Data excerpt →
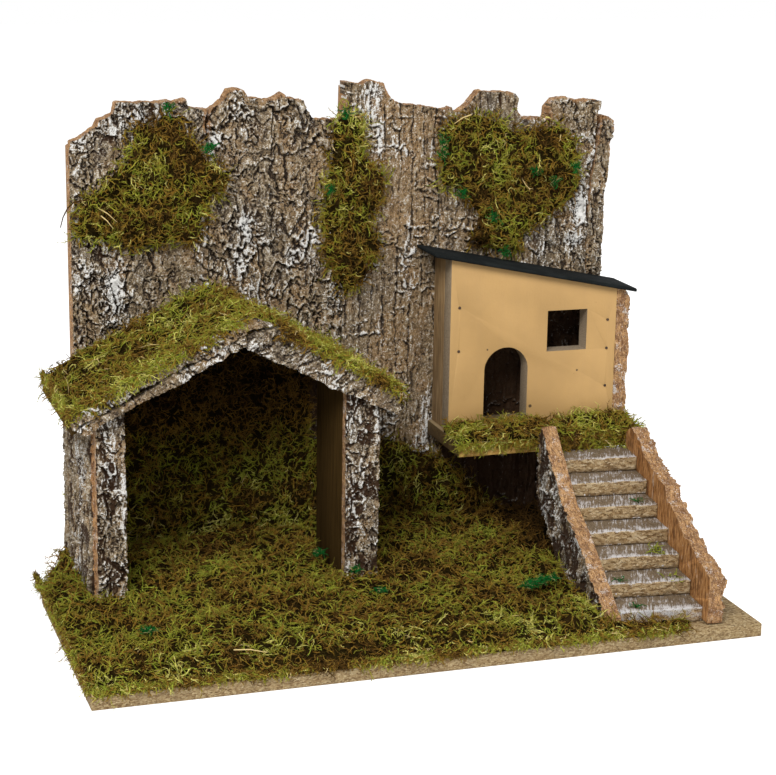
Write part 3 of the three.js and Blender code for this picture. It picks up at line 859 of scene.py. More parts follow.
def bark_material():
    c = colours()
    made, tree, shader = new_material("bark", 0.92, 0.2)
    grainy = noise(tree, place_of(tree), 0.0011, 3, 0.75)
    coarse = noise(tree, place_of(tree), 0.0034, 4, 0.75)
    streaks = noise(tree, place_of(tree, (1, 1, 4)), 0.0017, 4, 0.75)
    ridge = times_and_add(tree, grainy, 0.85, mark(tree, "ridge"))
    ridge = times_and_add(tree, coarse, 0.75, arithmetic(tree, "SUBTRACT", ridge, 0.80))
    body = marked(tree, c.bark, "warm", 0.6, c.bark_warm)
    body = marked(tree, body, "grey", 0.55, c.bark_grey)
    # Hollows take the fissure colour: their own dark bark, and painted shade by depth
    body = blend(tree, between(tree, ridge, 0.15, 0.45), c.bark_deep, body)
    pale = times_and_add(tree, between(tree, streaks, 0.40, 0.60), 0.65, 0.25)
    body = stained(tree, body, ridge, (0.46, 0.82), pale, c.bark_light)
    body = stained(tree, body, coarse, (0.46, 0.36), 0.55, c.bark_grey)
    pits = times_and_add(tree, grainy, 0.6, times(tree, coarse, 0.4))
    body = stained(tree, body, pits, (0.46, 0.40), 0.6, c.bark_deep)
    body = marked(tree, body, "torn", 0.8, c.sawn)
    wear = times_and_add(tree, streaks, 1.1, mark(tree, "brush"))
    wear = times_and_add(tree, grainy, 0.9, wear)
    painted = times(tree, between(tree, wear, 1.68, 1.84), 0.9)
    body = blend(tree, painted, body, c.white_brush)
    fleck = times_and_add(tree, grainy, 0.6, times(tree, coarse, 0.5))
    fleck = times_and_add(tree, mark(tree, "ridge"), 0.06, fleck)
    body = stained(tree, body, fleck, (0.62, 0.70), 0.55, c.white_brush)
    # Painted shade: near black in the deepest hollows, and over all the bark where the dark mark is high
    dark = times_and_add(tree, grainy, -0.45, arithmetic(tree, "ADD", mark(tree, "dark"), 0.62))
    dark = times_and_add(tree, mark(tree, "ridge"), -0.75, dark)
    body = stained(tree, body, dark, (0.30, 0.75), 0.97, (0.036, 0.016, 0.006))
    finish_with(tree, shader, body)
    bump(tree, shader, times_and_add(tree, coarse, 1.5, grainy), 0.0010)
    return made


def sawn_material():
    c = colours()
    made, tree, shader = new_material("sawn_bark", 0.85, 0.25)
    fibres = noise(tree, place_of(tree, (1, 3, 3)), 0.0016, 4, 0.75)
    blotch = noise(tree, place_of(tree), 0.007, 3)
    fine = noise(tree, place_of(tree), 0.0010, 3, 0.7)
    body = ramp(tree, fibres, [(0.36, (0.13, 0.055, 0.019)), (0.48, c.sawn), (0.62, (0.60, 0.35, 0.15))])
    body = stained(tree, body, blotch, (0.50, 0.60), 0.6, (0.20, 0.090, 0.038))
    body = stained(tree, body, fine, (0.56, 0.64), 0.5, (0.70, 0.58, 0.44))
    body = stained(tree, body, fine, (0.43, 0.37), 0.75, (0.07, 0.033, 0.015))
    swept = times_and_add(tree, fine, 0.6, noise(tree, place_of(tree), 0.009, 4, 0.75))
    body = stained(tree, body, swept, (0.88, 0.96), 0.55, c.white_brush)
    finish_with(tree, shader, body)
    bump(tree, shader, arithmetic(tree, "ADD", fibres, fine), 0.0012)
    return made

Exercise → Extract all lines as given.

Task answer →
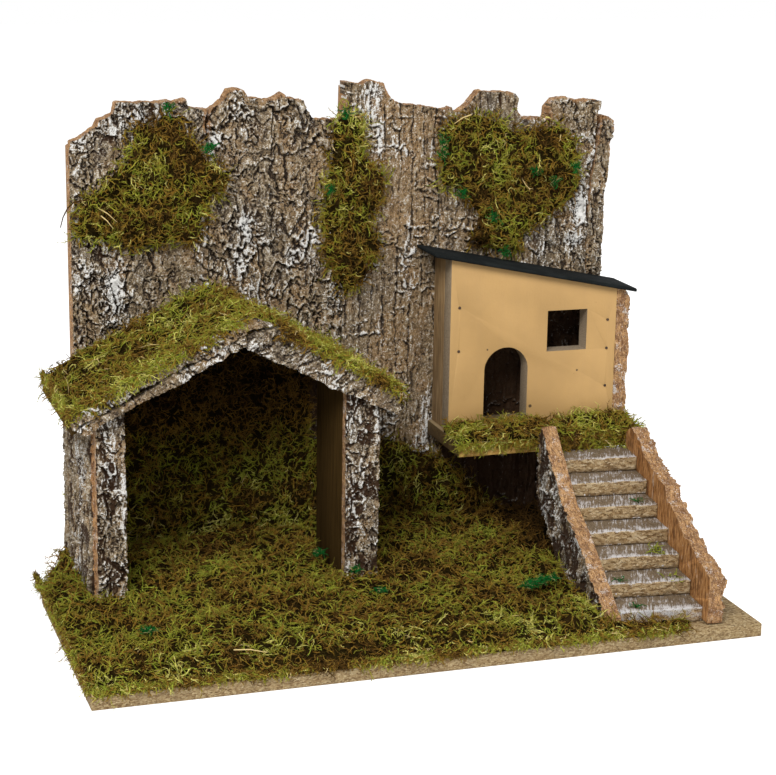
Write part 3 of the three.js and Blender code for this picture. It picks up at line 859 of scene.py. More parts follow.
def bark_material():
    c = colours()
    made, tree, shader = new_material("bark", 0.92, 0.2)
    grainy = noise(tree, place_of(tree), 0.0011, 3, 0.75)
    coarse = noise(tree, place_of(tree), 0.0034, 4, 0.75)
    streaks = noise(tree, place_of(tree, (1, 1, 4)), 0.0017, 4, 0.75)
    ridge = times_and_add(tree, grainy, 0.85, mark(tree, "ridge"))
    ridge = times_and_add(tree, coarse, 0.75, arithmetic(tree, "SUBTRACT", ridge, 0.80))
    body = marked(tree, c.bark, "warm", 0.6, c.bark_warm)
    body = marked(tree, body, "grey", 0.55, c.bark_grey)
    # Hollows take the fissure colour: their own dark bark, and painted shade by depth
    body = blend(tree, between(tree, ridge, 0.15, 0.45), c.bark_deep, body)
    pale = times_and_add(tree, between(tree, streaks, 0.40, 0.60), 0.65, 0.25)
    body = stained(tree, body, ridge, (0.46, 0.82), pale, c.bark_light)
    body = stained(tree, body, coarse, (0.46, 0.36), 0.55, c.bark_grey)
    pits = times_and_add(tree, grainy, 0.6, times(tree, coarse, 0.4))
    body = stained(tree, body, pits, (0.46, 0.40), 0.6, c.bark_deep)
    body = marked(tree, body, "torn", 0.8, c.sawn)
    wear = times_and_add(tree, streaks, 1.1, mark(tree, "brush"))
    wear = times_and_add(tree, grainy, 0.9, wear)
    painted = times(tree, between(tree, wear, 1.68, 1.84), 0.9)
    body = blend(tree, painted, body, c.white_brush)
    fleck = times_and_add(tree, grainy, 0.6, times(tree, coarse, 0.5))
    fleck = times_and_add(tree, mark(tree, "ridge"), 0.06, fleck)
    body = stained(tree, body, fleck, (0.62, 0.70), 0.55, c.white_brush)
    # Painted shade: near black in the deepest hollows, and over all the bark where the dark mark is high
    dark = times_and_add(tree, grainy, -0.45, arithmetic(tree, "ADD", mark(tree, "dark"), 0.62))
    dark = times_and_add(tree, mark(tree, "ridge"), -0.75, dark)
    body = stained(tree, body, dark, (0.30, 0.75), 0.97, (0.036, 0.016, 0.006))
    finish_with(tree, shader, body)
    bump(tree, shader, times_and_add(tree, coarse, 1.5, grainy), 0.0010)
    return made


def sawn_material():
    c = colours()
    made, tree, shader = new_material("sawn_bark", 0.85, 0.25)
    fibres = noise(tree, place_of(tree, (1, 3, 3)), 0.0016, 4, 0.75)
    blotch = noise(tree, place_of(tree), 0.007, 3)
    fine = noise(tree, place_of(tree), 0.0010, 3, 0.7)
    body = ramp(tree, fibres, [(0.36, (0.13, 0.055, 0.019)), (0.48, c.sawn), (0.62, (0.60, 0.35, 0.15))])
    body = stained(tree, body, blotch, (0.50, 0.60), 0.6, (0.20, 0.090, 0.038))
    body = stained(tree, body, fine, (0.56, 0.64), 0.5, (0.70, 0.58, 0.44))
    body = stained(tree, body, fine, (0.43, 0.37), 0.75, (0.07, 0.033, 0.015))
    swept = times_and_add(tree, fine, 0.6, noise(tree, place_of(tree), 0.009, 4, 0.75))
    body = stained(tree, body, swept, (0.88, 0.96), 0.55, c.white_brush)
    finish_with(tree, shader, body)
    bump(tree, shader, arithmetic(tree, "ADD", fibres, fine), 0.0012)
    return made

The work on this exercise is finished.